YOUR OBJECTIVE → Where a line in the listing contains the string "code", copy that line out.

(Data listing)

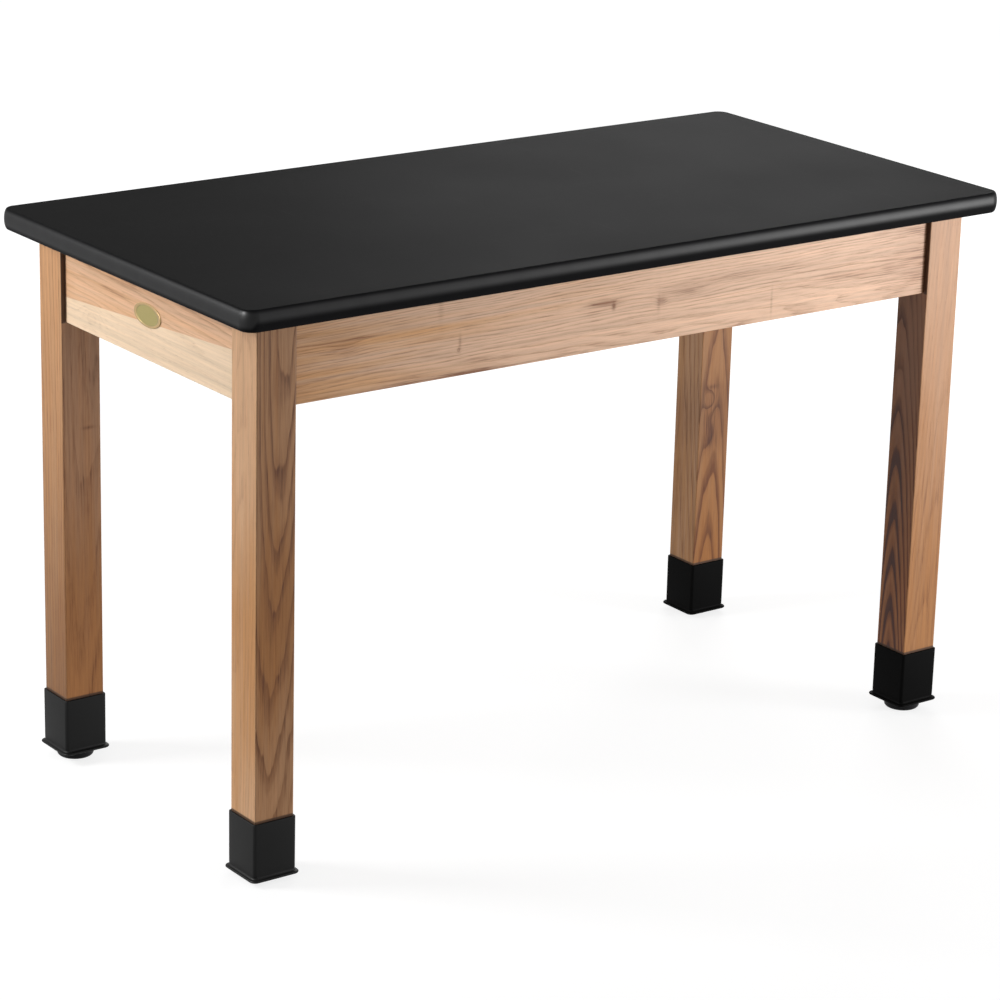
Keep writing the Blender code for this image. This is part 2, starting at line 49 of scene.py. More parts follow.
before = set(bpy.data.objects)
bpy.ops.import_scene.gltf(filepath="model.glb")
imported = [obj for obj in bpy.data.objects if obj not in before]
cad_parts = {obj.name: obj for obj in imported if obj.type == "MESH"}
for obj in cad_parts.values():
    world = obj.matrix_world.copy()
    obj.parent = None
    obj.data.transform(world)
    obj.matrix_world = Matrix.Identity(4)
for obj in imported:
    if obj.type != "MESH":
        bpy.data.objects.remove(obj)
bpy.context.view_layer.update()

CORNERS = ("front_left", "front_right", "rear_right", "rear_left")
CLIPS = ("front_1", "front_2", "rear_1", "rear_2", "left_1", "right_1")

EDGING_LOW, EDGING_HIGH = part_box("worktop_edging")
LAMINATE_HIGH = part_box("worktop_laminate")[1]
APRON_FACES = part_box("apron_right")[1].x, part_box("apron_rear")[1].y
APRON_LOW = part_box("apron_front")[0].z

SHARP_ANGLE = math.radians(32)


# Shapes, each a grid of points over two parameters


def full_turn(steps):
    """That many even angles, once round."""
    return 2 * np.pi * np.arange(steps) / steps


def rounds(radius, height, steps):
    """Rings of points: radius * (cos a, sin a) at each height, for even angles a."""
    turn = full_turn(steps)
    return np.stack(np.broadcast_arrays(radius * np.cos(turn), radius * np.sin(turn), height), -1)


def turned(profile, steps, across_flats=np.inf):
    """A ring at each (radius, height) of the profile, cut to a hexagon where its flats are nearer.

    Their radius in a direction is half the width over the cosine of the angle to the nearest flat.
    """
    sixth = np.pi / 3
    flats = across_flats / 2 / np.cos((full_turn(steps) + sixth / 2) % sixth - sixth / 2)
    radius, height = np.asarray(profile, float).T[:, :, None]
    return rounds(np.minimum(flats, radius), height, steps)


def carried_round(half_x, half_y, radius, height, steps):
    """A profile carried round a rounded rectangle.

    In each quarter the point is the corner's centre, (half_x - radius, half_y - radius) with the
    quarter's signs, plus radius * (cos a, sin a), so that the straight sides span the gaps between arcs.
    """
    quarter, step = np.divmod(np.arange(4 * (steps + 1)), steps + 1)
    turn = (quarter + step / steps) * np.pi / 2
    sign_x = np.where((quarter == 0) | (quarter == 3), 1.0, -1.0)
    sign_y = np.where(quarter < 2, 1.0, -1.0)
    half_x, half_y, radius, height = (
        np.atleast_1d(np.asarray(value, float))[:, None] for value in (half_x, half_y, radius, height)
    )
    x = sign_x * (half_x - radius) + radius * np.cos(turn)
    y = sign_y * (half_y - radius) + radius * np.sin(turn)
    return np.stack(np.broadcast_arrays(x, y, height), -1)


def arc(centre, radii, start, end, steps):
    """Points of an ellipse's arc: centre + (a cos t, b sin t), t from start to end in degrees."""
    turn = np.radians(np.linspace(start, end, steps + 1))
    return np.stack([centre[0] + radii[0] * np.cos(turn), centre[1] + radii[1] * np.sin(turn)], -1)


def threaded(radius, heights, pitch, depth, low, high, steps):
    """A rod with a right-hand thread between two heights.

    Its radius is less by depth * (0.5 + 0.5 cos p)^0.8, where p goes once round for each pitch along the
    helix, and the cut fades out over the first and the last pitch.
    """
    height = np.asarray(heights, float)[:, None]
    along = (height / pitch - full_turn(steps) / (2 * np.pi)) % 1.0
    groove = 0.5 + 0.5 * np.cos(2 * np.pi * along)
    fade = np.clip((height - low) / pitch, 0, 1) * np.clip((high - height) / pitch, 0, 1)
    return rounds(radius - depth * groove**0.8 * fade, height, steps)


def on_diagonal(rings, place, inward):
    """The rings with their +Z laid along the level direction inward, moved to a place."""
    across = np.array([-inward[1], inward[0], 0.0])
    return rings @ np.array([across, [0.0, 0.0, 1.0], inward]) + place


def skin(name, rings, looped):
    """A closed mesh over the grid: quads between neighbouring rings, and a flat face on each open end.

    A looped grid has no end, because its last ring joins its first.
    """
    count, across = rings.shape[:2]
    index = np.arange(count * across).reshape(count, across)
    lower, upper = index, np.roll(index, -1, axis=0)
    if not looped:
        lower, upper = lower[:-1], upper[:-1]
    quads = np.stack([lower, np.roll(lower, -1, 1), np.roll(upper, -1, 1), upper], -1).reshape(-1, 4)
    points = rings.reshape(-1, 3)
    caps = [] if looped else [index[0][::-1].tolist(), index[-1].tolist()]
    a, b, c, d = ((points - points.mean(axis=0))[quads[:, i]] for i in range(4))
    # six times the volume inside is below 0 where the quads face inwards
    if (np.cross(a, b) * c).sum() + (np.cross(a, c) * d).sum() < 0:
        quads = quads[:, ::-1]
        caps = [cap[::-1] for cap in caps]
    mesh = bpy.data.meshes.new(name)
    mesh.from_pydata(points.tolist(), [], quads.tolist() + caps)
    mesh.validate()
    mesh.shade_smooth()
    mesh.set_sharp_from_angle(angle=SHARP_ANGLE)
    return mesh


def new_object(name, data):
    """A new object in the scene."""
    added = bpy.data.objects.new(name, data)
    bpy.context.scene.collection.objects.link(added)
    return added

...

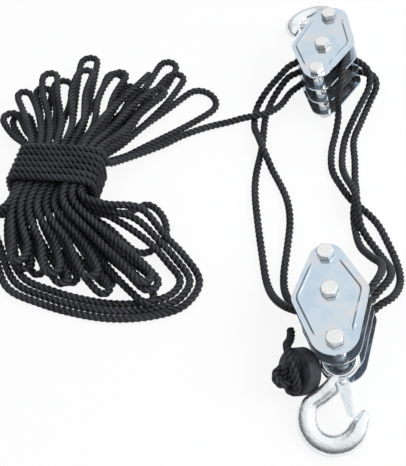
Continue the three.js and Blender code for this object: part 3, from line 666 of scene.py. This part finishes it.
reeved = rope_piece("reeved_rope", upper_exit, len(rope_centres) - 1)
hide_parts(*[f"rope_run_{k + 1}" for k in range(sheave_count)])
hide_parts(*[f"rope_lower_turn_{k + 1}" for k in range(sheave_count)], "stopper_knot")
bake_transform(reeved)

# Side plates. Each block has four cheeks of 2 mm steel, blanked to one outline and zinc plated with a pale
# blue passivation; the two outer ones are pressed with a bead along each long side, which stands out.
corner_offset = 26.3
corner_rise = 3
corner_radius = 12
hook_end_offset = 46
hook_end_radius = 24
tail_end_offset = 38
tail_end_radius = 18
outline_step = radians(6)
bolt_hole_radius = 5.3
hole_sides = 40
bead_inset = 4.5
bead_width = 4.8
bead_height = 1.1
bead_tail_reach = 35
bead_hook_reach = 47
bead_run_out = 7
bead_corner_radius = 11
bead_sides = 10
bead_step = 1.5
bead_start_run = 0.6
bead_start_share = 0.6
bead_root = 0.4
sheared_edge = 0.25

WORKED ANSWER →
Keep writing the Blender code for this image. This is part 2, starting at line 49 of scene.py. More parts follow.
Continue the three.js and Blender code for this object: part 3, from line 666 of scene.py. This part finishes it.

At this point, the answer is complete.